_Problem details_.
Print, exactly as they stand, the lines from the start of the listing to the line containing "key_hole_radius = 3.2", inclusive.

_Information shown_.
^^^^^^^^
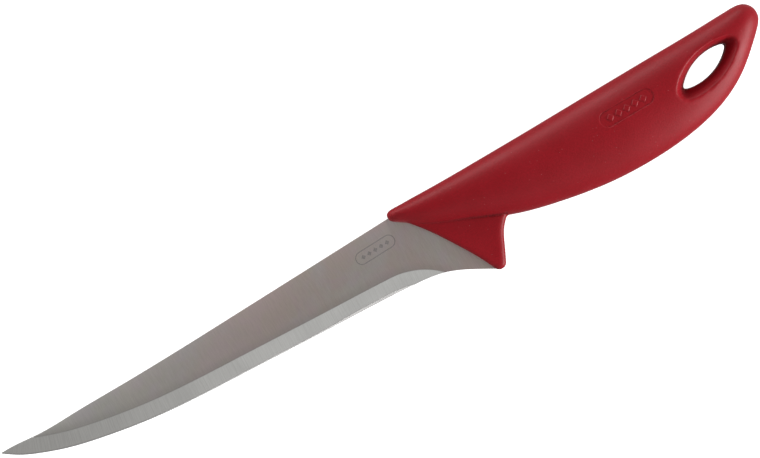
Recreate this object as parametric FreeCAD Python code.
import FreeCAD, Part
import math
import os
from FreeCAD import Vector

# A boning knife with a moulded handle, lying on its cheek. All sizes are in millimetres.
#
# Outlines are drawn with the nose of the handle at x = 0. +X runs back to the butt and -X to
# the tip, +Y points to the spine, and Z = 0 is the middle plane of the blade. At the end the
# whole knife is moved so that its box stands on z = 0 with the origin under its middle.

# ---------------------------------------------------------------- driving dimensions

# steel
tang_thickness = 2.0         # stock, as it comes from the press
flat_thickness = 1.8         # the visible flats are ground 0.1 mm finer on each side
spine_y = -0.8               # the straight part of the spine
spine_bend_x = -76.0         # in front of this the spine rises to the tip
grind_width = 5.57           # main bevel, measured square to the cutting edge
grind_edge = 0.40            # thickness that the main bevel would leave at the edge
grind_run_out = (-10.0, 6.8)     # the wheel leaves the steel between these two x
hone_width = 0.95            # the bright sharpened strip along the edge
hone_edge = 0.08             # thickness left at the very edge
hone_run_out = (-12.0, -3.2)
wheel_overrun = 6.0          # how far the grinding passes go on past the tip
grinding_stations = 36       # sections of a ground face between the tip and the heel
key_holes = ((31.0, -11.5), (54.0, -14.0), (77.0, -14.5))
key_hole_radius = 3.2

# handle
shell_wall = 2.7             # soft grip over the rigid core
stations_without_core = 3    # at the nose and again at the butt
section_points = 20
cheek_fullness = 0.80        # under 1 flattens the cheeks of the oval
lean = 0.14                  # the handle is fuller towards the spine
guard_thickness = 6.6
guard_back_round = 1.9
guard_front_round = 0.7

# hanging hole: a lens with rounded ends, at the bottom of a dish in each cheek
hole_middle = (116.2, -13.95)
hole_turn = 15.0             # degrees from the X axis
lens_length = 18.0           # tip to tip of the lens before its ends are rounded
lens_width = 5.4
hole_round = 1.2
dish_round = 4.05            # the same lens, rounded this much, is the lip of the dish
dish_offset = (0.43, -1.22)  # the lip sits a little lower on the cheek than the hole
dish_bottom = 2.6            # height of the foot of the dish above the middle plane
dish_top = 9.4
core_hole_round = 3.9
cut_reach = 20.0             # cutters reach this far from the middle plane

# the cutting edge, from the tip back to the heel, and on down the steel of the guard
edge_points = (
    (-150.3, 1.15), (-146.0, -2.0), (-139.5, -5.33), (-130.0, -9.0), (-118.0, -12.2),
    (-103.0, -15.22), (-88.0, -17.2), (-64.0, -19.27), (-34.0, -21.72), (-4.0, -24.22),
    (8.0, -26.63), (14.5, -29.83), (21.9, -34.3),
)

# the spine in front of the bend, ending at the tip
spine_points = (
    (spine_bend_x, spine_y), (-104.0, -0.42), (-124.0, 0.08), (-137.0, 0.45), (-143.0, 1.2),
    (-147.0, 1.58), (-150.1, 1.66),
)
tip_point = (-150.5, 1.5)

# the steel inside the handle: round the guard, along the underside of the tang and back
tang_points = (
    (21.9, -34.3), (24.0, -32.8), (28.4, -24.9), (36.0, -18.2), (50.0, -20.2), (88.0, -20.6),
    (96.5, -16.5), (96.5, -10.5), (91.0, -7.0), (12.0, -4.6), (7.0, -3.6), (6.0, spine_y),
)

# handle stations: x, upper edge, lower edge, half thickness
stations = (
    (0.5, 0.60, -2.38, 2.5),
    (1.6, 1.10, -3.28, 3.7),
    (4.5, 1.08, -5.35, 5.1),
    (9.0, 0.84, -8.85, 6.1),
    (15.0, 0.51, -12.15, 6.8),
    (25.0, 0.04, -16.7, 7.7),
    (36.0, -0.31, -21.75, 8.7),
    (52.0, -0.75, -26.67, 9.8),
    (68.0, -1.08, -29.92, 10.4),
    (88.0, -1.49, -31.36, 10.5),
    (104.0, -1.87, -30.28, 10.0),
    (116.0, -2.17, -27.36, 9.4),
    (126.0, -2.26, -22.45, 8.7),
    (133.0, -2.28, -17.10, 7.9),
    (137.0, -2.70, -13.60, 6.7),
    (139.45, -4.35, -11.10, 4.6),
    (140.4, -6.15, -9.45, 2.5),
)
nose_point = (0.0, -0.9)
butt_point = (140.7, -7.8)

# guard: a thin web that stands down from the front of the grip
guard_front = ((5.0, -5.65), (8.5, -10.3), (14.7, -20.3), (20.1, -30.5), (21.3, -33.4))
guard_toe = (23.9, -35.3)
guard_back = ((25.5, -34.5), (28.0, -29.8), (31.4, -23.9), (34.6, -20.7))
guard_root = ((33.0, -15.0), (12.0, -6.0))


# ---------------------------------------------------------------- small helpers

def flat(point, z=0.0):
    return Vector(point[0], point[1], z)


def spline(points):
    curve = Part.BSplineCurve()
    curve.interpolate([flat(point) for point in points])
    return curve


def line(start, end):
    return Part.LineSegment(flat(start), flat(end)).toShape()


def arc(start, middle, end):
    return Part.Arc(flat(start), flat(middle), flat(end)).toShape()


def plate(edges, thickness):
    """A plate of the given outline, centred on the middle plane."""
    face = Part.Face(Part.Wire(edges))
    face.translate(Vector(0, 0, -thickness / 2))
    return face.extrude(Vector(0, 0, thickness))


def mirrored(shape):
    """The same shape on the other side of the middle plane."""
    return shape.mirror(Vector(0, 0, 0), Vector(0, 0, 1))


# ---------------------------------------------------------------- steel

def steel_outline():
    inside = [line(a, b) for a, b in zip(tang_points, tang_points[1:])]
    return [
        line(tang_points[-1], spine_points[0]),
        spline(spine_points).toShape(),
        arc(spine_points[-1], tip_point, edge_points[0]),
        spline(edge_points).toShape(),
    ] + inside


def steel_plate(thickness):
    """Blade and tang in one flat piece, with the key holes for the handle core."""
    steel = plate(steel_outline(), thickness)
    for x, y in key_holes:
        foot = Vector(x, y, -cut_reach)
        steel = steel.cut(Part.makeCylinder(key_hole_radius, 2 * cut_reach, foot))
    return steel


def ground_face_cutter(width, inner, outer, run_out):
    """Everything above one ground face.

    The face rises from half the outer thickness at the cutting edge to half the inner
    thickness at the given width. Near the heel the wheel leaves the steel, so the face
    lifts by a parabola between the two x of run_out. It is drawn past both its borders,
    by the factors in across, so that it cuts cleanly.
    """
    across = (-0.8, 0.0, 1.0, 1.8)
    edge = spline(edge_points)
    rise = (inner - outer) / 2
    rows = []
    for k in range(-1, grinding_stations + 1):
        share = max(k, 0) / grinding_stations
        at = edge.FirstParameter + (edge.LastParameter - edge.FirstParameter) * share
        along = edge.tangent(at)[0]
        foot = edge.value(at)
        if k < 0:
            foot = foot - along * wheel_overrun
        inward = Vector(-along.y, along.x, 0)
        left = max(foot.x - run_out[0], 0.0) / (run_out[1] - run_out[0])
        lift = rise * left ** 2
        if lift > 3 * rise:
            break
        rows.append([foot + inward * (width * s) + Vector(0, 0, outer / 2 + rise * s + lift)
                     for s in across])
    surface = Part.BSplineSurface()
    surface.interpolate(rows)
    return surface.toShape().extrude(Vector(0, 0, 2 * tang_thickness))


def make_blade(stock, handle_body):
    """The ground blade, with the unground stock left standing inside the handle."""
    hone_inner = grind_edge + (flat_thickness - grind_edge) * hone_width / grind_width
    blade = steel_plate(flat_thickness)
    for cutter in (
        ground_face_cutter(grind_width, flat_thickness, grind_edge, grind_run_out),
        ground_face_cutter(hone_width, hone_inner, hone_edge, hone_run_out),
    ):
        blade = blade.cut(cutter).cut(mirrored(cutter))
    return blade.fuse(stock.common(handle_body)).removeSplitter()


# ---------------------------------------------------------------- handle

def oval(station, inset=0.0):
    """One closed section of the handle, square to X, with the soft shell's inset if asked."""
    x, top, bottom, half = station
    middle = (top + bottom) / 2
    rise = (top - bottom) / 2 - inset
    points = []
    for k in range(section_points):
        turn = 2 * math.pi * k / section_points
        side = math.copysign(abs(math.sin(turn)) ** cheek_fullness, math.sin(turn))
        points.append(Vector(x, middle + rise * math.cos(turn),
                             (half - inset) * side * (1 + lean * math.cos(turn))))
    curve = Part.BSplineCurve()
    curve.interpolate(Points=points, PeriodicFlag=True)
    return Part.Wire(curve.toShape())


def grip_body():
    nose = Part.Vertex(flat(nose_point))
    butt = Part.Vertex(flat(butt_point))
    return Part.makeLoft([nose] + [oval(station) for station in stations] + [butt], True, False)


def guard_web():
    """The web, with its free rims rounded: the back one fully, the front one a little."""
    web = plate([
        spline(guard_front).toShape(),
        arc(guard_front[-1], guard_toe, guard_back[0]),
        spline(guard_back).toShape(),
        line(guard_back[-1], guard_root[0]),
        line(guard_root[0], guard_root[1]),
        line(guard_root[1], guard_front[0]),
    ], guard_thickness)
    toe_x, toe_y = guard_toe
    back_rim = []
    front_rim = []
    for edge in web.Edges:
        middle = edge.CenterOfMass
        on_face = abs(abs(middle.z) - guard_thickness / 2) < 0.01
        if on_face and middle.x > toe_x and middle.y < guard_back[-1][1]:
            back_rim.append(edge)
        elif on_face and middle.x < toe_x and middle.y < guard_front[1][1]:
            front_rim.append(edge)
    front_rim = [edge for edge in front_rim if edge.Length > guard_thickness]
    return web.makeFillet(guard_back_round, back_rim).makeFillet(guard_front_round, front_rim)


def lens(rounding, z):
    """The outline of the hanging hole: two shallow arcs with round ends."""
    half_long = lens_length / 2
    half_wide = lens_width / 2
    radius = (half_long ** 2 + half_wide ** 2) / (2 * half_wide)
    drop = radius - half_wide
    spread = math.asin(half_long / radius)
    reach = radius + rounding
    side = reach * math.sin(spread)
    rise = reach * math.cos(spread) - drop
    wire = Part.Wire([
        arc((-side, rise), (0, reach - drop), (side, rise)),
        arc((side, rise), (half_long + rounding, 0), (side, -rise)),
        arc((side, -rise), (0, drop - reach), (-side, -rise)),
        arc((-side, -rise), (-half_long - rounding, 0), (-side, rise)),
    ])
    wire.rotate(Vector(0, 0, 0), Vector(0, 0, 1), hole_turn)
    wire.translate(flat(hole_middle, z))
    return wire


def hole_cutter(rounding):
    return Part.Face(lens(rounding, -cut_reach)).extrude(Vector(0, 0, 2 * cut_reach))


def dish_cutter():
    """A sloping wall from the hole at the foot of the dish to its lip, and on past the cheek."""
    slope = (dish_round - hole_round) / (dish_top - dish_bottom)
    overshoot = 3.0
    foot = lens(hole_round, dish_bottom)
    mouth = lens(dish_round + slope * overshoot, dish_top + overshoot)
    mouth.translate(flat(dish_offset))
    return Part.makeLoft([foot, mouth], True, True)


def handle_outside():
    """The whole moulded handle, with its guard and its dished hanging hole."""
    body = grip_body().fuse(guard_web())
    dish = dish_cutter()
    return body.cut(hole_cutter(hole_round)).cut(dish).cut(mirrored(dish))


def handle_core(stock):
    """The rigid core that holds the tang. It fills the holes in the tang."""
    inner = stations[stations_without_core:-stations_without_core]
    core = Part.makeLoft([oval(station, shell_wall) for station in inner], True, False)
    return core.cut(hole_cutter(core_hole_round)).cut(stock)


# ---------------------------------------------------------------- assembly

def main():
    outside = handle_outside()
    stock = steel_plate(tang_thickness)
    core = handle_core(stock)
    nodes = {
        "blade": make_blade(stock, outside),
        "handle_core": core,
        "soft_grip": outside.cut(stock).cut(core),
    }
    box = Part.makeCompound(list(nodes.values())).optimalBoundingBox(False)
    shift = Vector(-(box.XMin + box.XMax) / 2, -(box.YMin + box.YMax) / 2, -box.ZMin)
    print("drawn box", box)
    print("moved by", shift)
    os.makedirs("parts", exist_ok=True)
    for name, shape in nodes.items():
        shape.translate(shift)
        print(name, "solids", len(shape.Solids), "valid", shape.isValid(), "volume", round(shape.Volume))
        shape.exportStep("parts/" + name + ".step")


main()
^^^^^^^^
_Reply_.
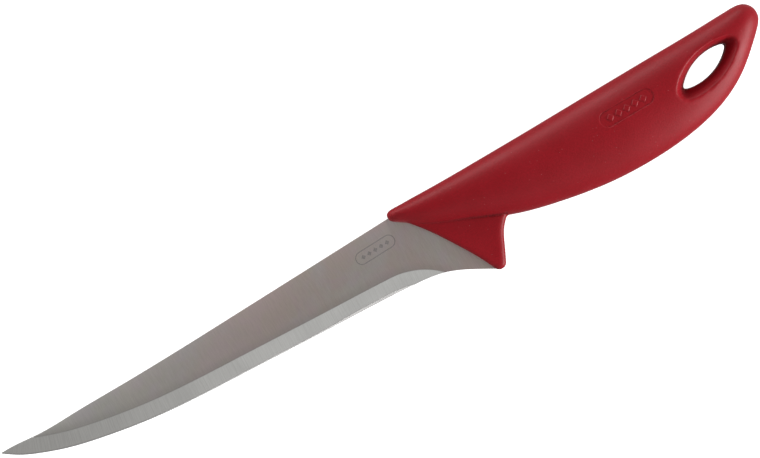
Recreate this object as parametric FreeCAD Python code.
import FreeCAD, Part
import math
import os
from FreeCAD import Vector

# A boning knife with a moulded handle, lying on its cheek. All sizes are in millimetres.
#
# Outlines are drawn with the nose of the handle at x = 0. +X runs back to the butt and -X to
# the tip, +Y points to the spine, and Z = 0 is the middle plane of the blade. At the end the
# whole knife is moved so that its box stands on z = 0 with the origin under its middle.

# ---------------------------------------------------------------- driving dimensions

# steel
tang_thickness = 2.0         # stock, as it comes from the press
flat_thickness = 1.8         # the visible flats are ground 0.1 mm finer on each side
spine_y = -0.8               # the straight part of the spine
spine_bend_x = -76.0         # in front of this the spine rises to the tip
grind_width = 5.57           # main bevel, measured square to the cutting edge
grind_edge = 0.40            # thickness that the main bevel would leave at the edge
grind_run_out = (-10.0, 6.8)     # the wheel leaves the steel between these two x
hone_width = 0.95            # the bright sharpened strip along the edge
hone_edge = 0.08             # thickness left at the very edge
hone_run_out = (-12.0, -3.2)
wheel_overrun = 6.0          # how far the grinding passes go on past the tip
grinding_stations = 36       # sections of a ground face between the tip and the heel
key_holes = ((31.0, -11.5), (54.0, -14.0), (77.0, -14.5))
key_hole_radius = 3.2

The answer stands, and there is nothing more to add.